Short exercise: Write out the listing below again, precisely as it is given.

Listed records:
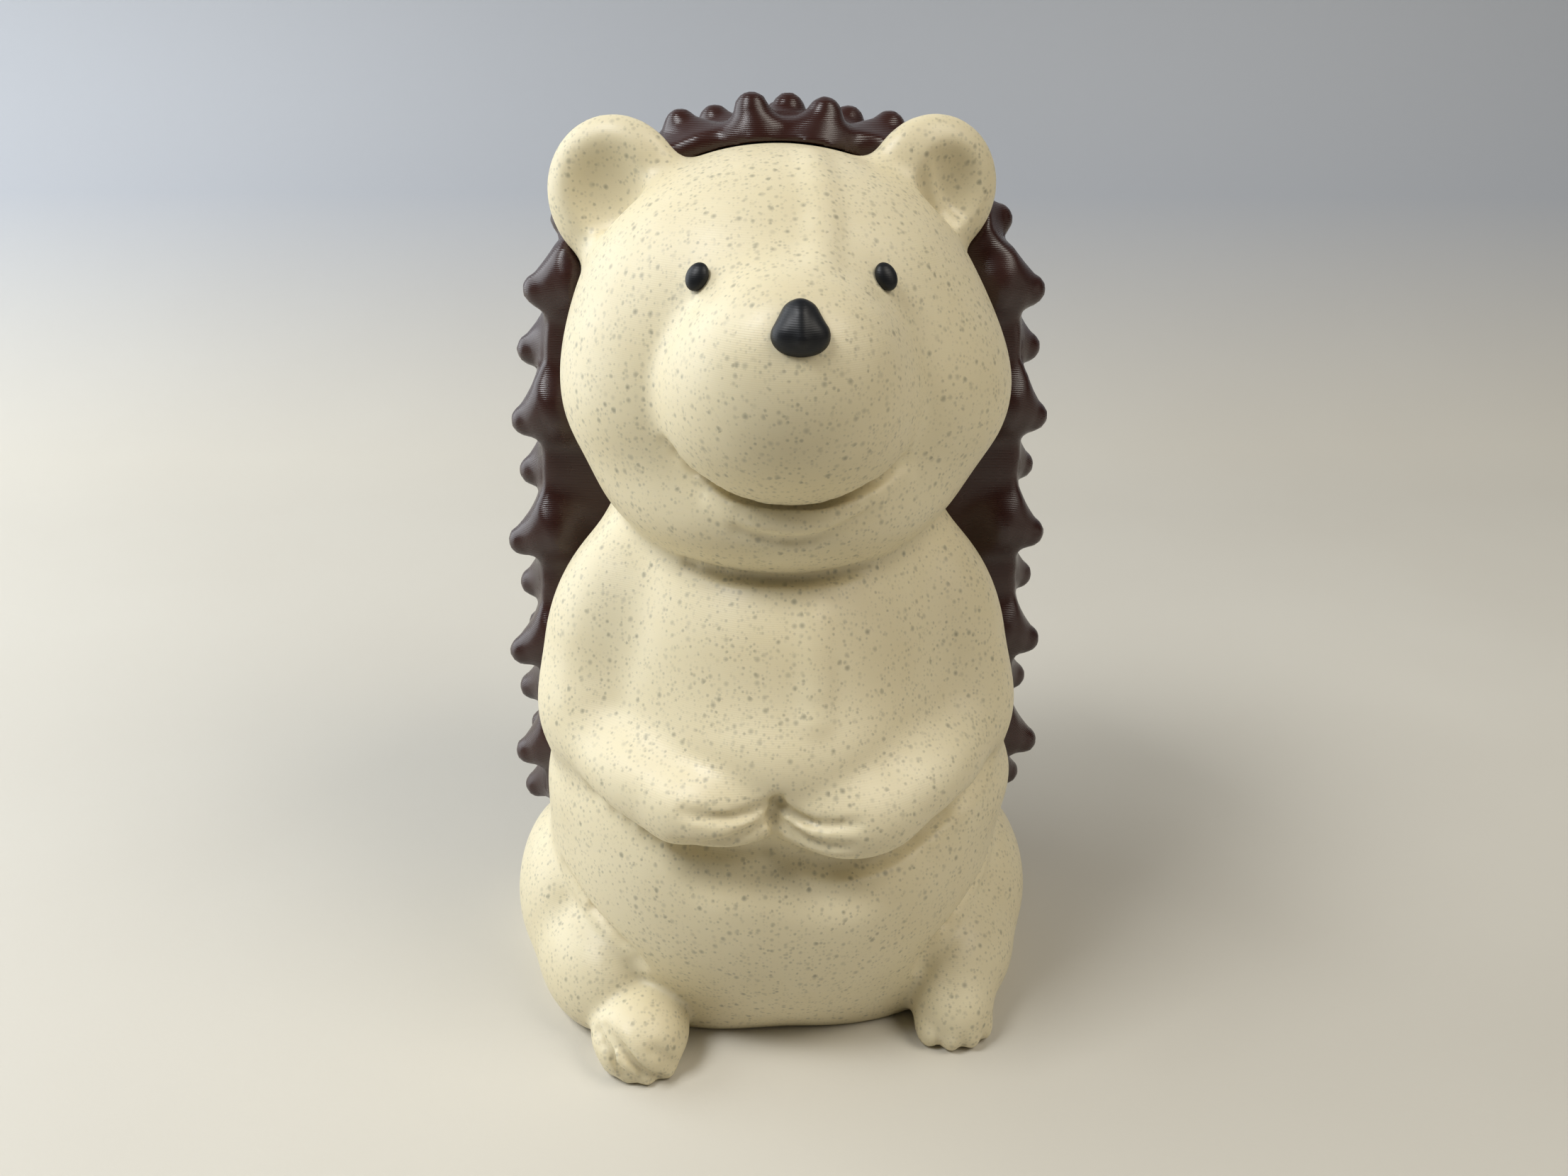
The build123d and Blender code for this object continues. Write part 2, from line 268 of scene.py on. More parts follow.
def surface_points(field):
    """Each point is the mean of where the surface meets its cell's edges. With them come the
    cells' numbers, which are -1 for a cell that the surface doesn't pass."""
    values = field.values
    inside = values < 0
    size = np.array(values.shape) - 1
    corners_inside = sum(
        inside[a:a + size[0], b:b + size[1], c:c + size[2]].astype(np.int8)
        for a, b, c in np.ndindex(2, 2, 2)
    )
    passed = (corners_inside > 0) & (corners_inside < 8)
    cells = np.argwhere(passed)
    numbers = np.full(passed.shape, -1, np.int32)
    numbers[passed] = np.arange(len(cells))

    total = np.zeros((len(cells), 3))
    crossings = np.zeros(len(cells))
    for start in np.ndindex(2, 2, 2):
        for axis in range(3):
            if start[axis]:
                continue
            step = np.eye(3, dtype=int)[axis]
            a = values[tuple((cells + start).T)]
            b = values[tuple((cells + start + step).T)]
            crossed = (a < 0) != (b < 0)
            share = np.where(crossed, a / np.where(crossed, a - b, 1), 0)
            total += (np.array(start) + share[:, None] * step) * crossed[:, None]
            crossings += crossed
    return field.low + field.step * (cells + total / crossings[:, None]), numbers


def surface_faces(field, numbers):
    """The faces, as four point numbers each, in an order that turns them outwards."""
    inside = field.values < 0
    faces = []
    for axis in range(3):
        side, up = (axis + 1) % 3, (axis + 2) % 3
        low_part, high_part = [slice(None)] * 3, [slice(None)] * 3
        low_part[axis], high_part[axis] = slice(0, -1), slice(1, None)
        a, b = inside[tuple(low_part)], inside[tuple(high_part)]
        for crossed, flipped in ((a & ~b, False), (~a & b, True)):
            edges = np.argwhere(crossed)
            around = []
            for step_side, step_up in ((1, 1), (0, 1), (0, 0), (1, 0)):
                cell = edges.copy()
                cell[:, side] -= step_side
                cell[:, up] -= step_up
                around.append(numbers[tuple(cell.T)])
            quads = np.stack(around, axis=1)
            faces.append(quads[:, ::-1] if flipped else quads)
    return np.concatenate(faces)


def evened(field, points, faces):
    """The points spread evenly among their neighbours, and brought back to the surface."""
    links = np.concatenate([faces[:, [n, (n + 1) % 4]] for n in range(4)])
    from_point, to_point = links.T
    neighbours = np.bincount(from_point, minlength=len(points))[:, None]
    for _ in range(EVENING_ROUNDS):
        total = np.stack([np.bincount(from_point, points[to_point, n]) for n in range(3)], axis=1)
        points = (points + total / neighbours) / 2
        for _ in range(RETURN_STEPS):
            value, slope = field.sample(points)
            steepness = np.maximum((slope**2).sum(axis=1), LEAST_SLOPE_SQUARED)
            points = points - value[:, None] * slope / steepness[:, None]
    return points


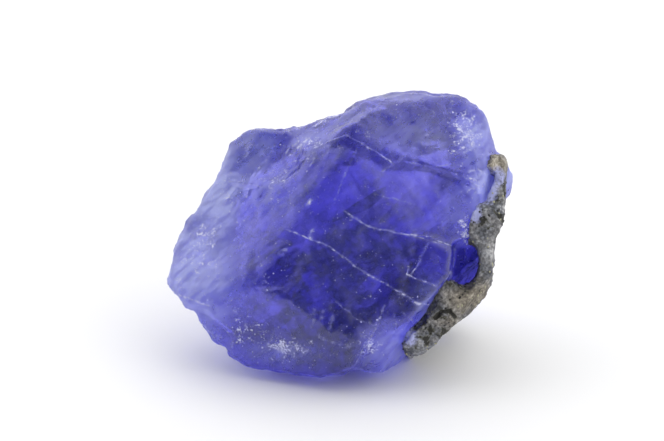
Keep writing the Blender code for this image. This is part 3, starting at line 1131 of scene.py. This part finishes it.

Result for this task:
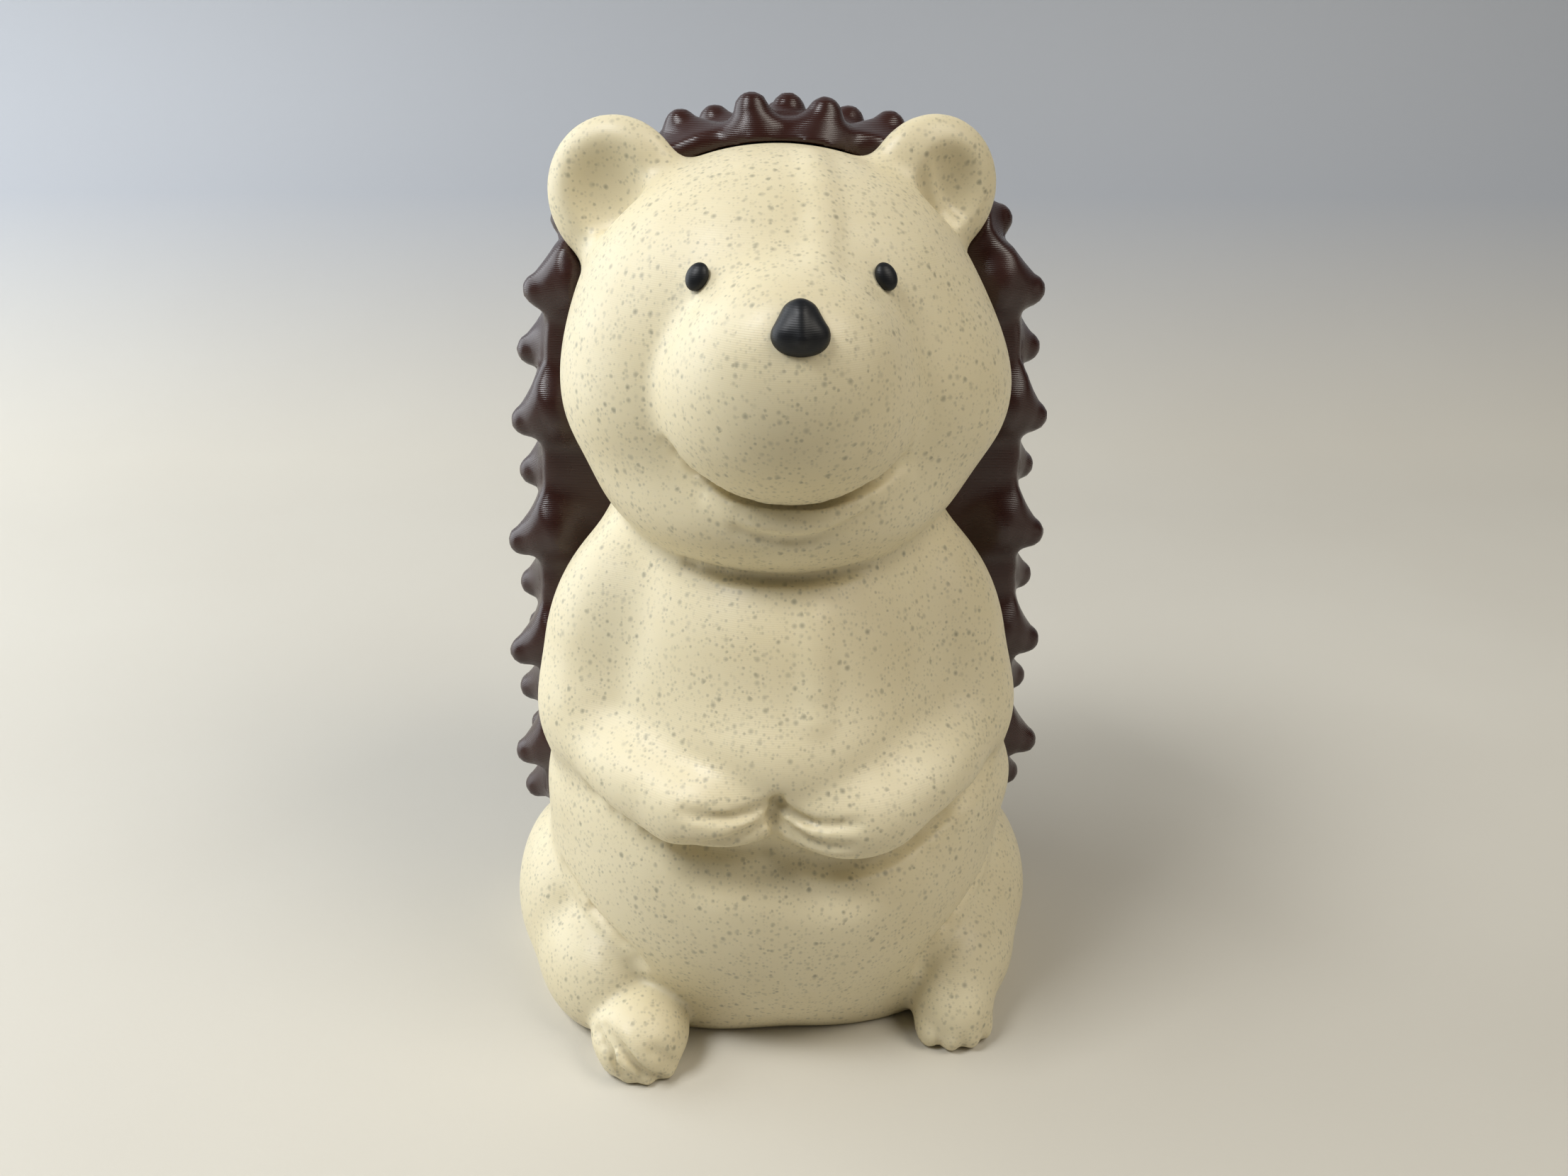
The build123d and Blender code for this object continues. Write part 2, from line 268 of scene.py on. More parts follow.
def surface_points(field):
    """Each point is the mean of where the surface meets its cell's edges. With them come the
    cells' numbers, which are -1 for a cell that the surface doesn't pass."""
    values = field.values
    inside = values < 0
    size = np.array(values.shape) - 1
    corners_inside = sum(
        inside[a:a + size[0], b:b + size[1], c:c + size[2]].astype(np.int8)
        for a, b, c in np.ndindex(2, 2, 2)
    )
    passed = (corners_inside > 0) & (corners_inside < 8)
    cells = np.argwhere(passed)
    numbers = np.full(passed.shape, -1, np.int32)
    numbers[passed] = np.arange(len(cells))

    total = np.zeros((len(cells), 3))
    crossings = np.zeros(len(cells))
    for start in np.ndindex(2, 2, 2):
        for axis in range(3):
            if start[axis]:
                continue
            step = np.eye(3, dtype=int)[axis]
            a = values[tuple((cells + start).T)]
            b = values[tuple((cells + start + step).T)]
            crossed = (a < 0) != (b < 0)
            share = np.where(crossed, a / np.where(crossed, a - b, 1), 0)
            total += (np.array(start) + share[:, None] * step) * crossed[:, None]
            crossings += crossed
    return field.low + field.step * (cells + total / crossings[:, None]), numbers


def surface_faces(field, numbers):
    """The faces, as four point numbers each, in an order that turns them outwards."""
    inside = field.values < 0
    faces = []
    for axis in range(3):
        side, up = (axis + 1) % 3, (axis + 2) % 3
        low_part, high_part = [slice(None)] * 3, [slice(None)] * 3
        low_part[axis], high_part[axis] = slice(0, -1), slice(1, None)
        a, b = inside[tuple(low_part)], inside[tuple(high_part)]
        for crossed, flipped in ((a & ~b, False), (~a & b, True)):
            edges = np.argwhere(crossed)
            around = []
            for step_side, step_up in ((1, 1), (0, 1), (0, 0), (1, 0)):
                cell = edges.copy()
                cell[:, side] -= step_side
                cell[:, up] -= step_up
                around.append(numbers[tuple(cell.T)])
            quads = np.stack(around, axis=1)
            faces.append(quads[:, ::-1] if flipped else quads)
    return np.concatenate(faces)


def evened(field, points, faces):
    """The points spread evenly among their neighbours, and brought back to the surface."""
    links = np.concatenate([faces[:, [n, (n + 1) % 4]] for n in range(4)])
    from_point, to_point = links.T
    neighbours = np.bincount(from_point, minlength=len(points))[:, None]
    for _ in range(EVENING_ROUNDS):
        total = np.stack([np.bincount(from_point, points[to_point, n]) for n in range(3)], axis=1)
        points = (points + total / neighbours) / 2
        for _ in range(RETURN_STEPS):
            value, slope = field.sample(points)
            steepness = np.maximum((slope**2).sum(axis=1), LEAST_SLOPE_SQUARED)
            points = points - value[:, None] * slope / steepness[:, None]
    return points


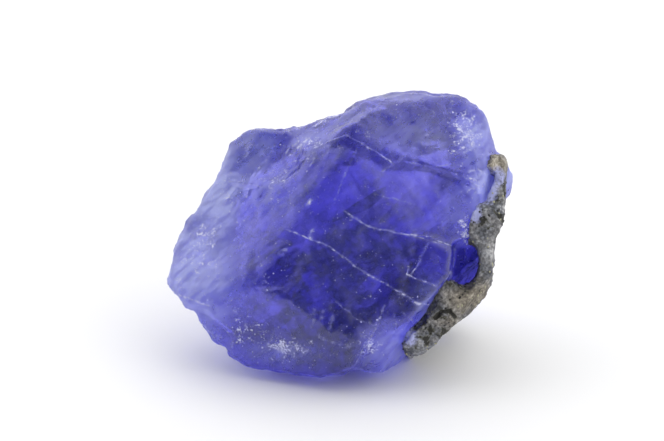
Keep writing the Blender code for this image. This is part 3, starting at line 1131 of scene.py. This part finishes it.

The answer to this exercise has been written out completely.